During our visit to the Mount Isa region we shall be looking in particular for the elusive Carpentarian Grasswren, a species that managed to remain undetected for more than 60 years after its initial discovery, and the Kalkadoon Grasswren, which was only described in 1969 and which was for a time lumped in Dusky Grasswren.
Additional specialities of the area include the cute Spinifex Pigeon, the localized Cloncurry Ringneck (usually lumped in Port Lincoln Ringneck), Black-tailed Treecreeper, the beautiful Spotted Bowerbird and the skulking Spinifexbird.
Other birds often found around Mount Isa include Hoary-headed and Great Crested Grebes, Australian Pied and Great Cormorants, Australian Pelican, the strange Pink-eared Duck, Maned (or Australian Wood) Duck, Brown Falcon, Dusky Moorhen, Eurasian (or Common) Coot, Red-necked Avocet, Red-capped Plover, Caspian Tern, Crested Pigeon, Diamond Dove, Little Corella, Cockatiel, the nomadic Budgerigar, Pallid Cuckoo, Tawny Frogmouth, Sacred and Red-backed Kingfishers, Variegated Fairy-wren, Grey-headed, Grey-fronted and White-plumed Honeyeaters, Yellow-throated Miner, Crested Bellbird, Black-faced and Little Woodswallows, Australian Raven, Paperbark Flycatcher, Fairy Martin, and both Painted Finch (or Painted Firetail) and Zebra Finch. We should also encounter the huge Red Kangaroo.

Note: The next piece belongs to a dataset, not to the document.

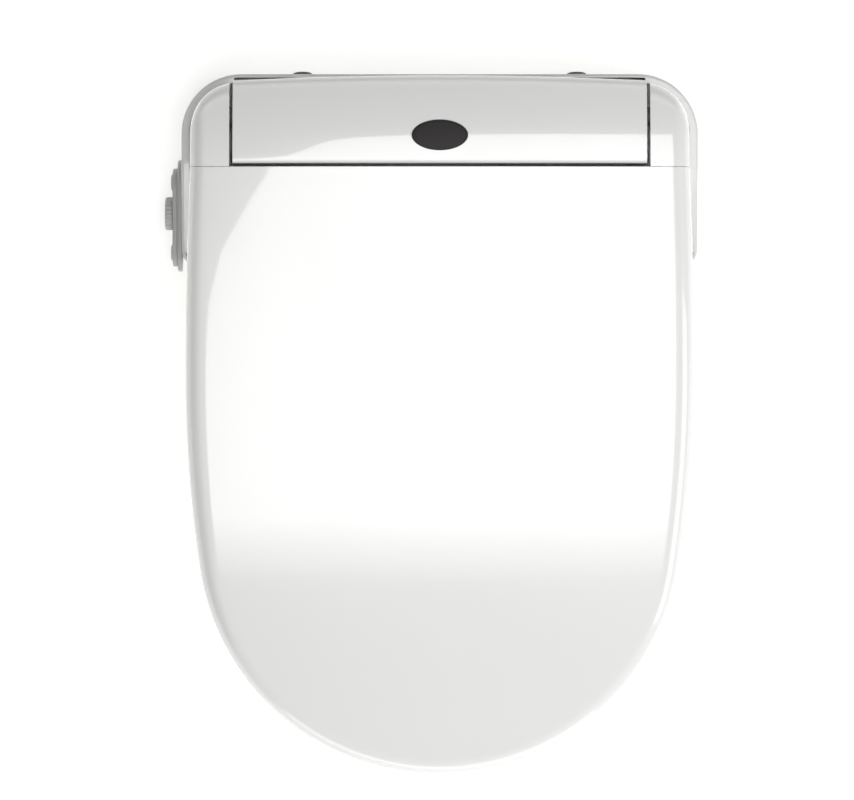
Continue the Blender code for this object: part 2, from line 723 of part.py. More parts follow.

Australia’s Outback Queensland: Day 17 After a last morning around Mount Isa we will drive eastwards to Hughenden for an overnight stay.
Australia’s Outback Queensland: Day 18 We will return to Cairns for an overnight stay, probably arriving in time for some final birding from the famous Esplanade.
Australia’s Outback Queensland: Day 19 The tour ends this morning at Cairns.